Generalize Synchronization Mechanism: Specification, Properties, Limits
Chih-Wei Chien, Chi-Yeh Chen
TL;DR
This work addresses the lack of a universal model for synchronization across shared and distributed memory by introducing a general framework that treats synchronization as multi-writer to single-writer convergence. It analyzes five core properties—consistency, writing freedom, latency, loading, and fault tolerance—within a horizontal (pass-based) and vertical (quorum/arbitration) structure, and derives formal limits including dynamic- and static-arbiter bounds akin to the ROLL theorem. By applying the framework to Paxos, Raft, Viewstamp Replication, EPaxos, CRDTs, and atomic operations, it elucidates how each mechanism trades one property off against others and showcases how different quorums and arbitration strategies affect progress and fault tolerance.

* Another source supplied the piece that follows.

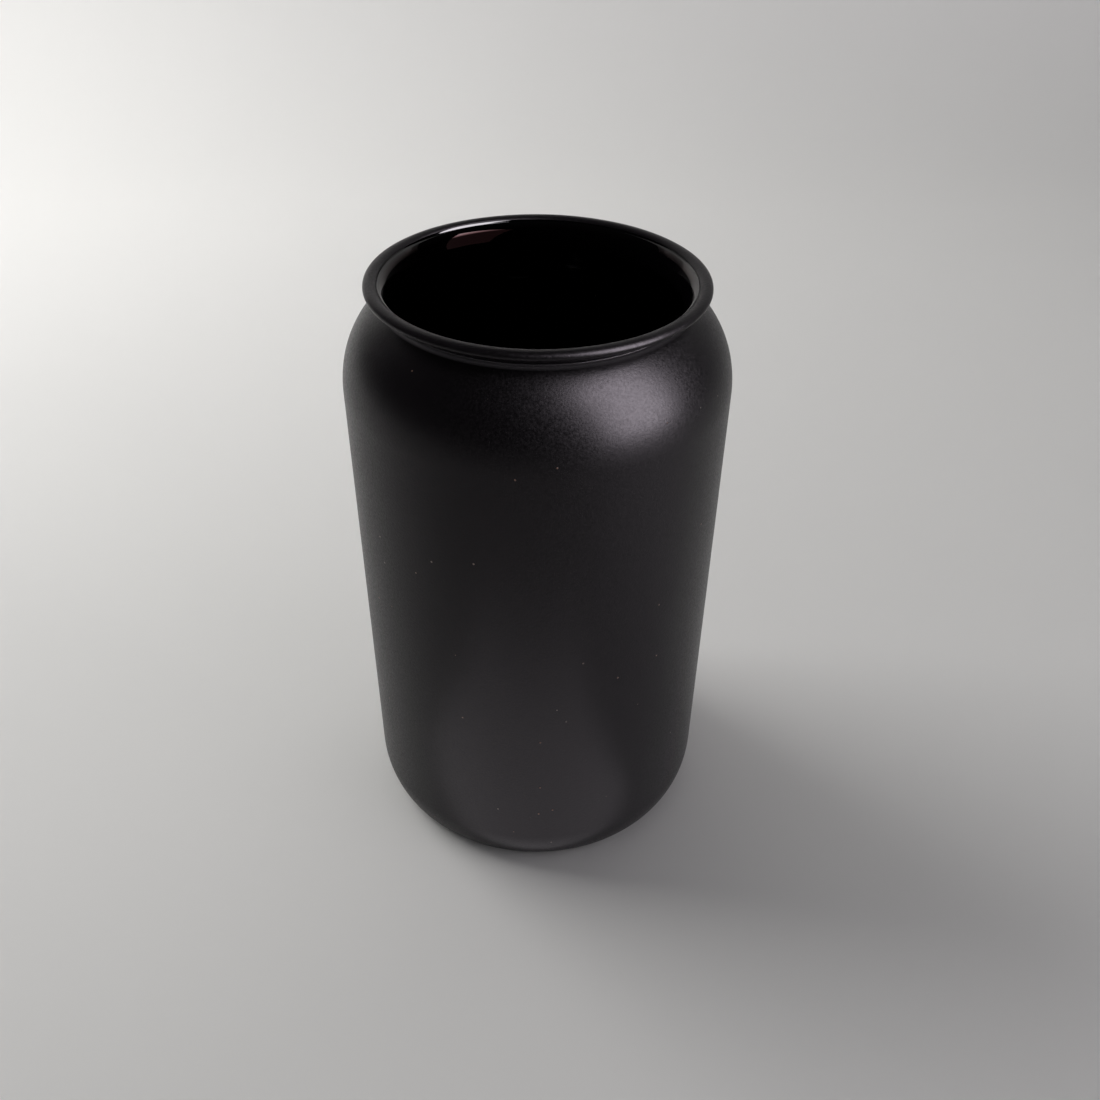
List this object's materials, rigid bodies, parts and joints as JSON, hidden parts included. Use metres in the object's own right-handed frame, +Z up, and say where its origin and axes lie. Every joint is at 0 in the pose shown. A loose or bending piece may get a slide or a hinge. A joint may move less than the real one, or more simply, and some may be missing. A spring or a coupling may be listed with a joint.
{
  "type": "candle jar",
  "caption": "Empty can-shaped glass candle jar, matte black outside and glossy black inside, with a rounded shoulder and a flared, beaded lip; it stands on a flat ring.",
  "frame": {"origin": "centre of the base, on the surface the jar stands on", "axes": "+Z up along the jar's axis, out of its mouth; the jar is the same all round, so +X and +Y are free"},
  "size_m": [0.0806, 0.0806, 0.1332],
  "materials": {
    "glass": "clear glass backed by black lacquer, so it reads as opaque gloss black",
    "lacquer": "sprayed matte black lacquer with a fine orange-peel grain"
  },
  "bodies": {
    "root": {"glass_jar": "glass", "lacquer_coat": "lacquer"}
  },
  "joints": []
}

The work provides a principled basis for designing new synchronization mechanisms and for choosing among existing ones based on system requirements and fault models, potentially guiding practitioners toward optimal trade-offs in real deployments.
Abstract
Shared resources synchronization is a well studied problem, in both shared memory environment or distributed memory environment. Many synchronization mechanisms are proposed, with their own way to reach certain consistency level. This thesis further found that there is no perfect synchronization mechanism. Each of them has its properties at different level. For example, to enforce strong consistency, writers may loose writing freedom or it would take more time to coordinate. This thesis proposes a framework to generalize all synchronization mechanism in a formal way for better reasoning on properties, from the perspective of multi-writer to single-writer convergence. Therefore, limitations prevent a synchronization mechanism from achieving every property at its optimal level. CAP and ROLL were proposed in previous works to explain such. CAP theorem states that it can only achieve two of Consistency, Availability and Partition tolerance properties. ROLL Theorem uses a framework to model leaderless SMR protocol and states quorum size and fault tolerance are trading off. The thesis covers five properties in a more understandable way to analyze trade-offs and explore new mechanisms.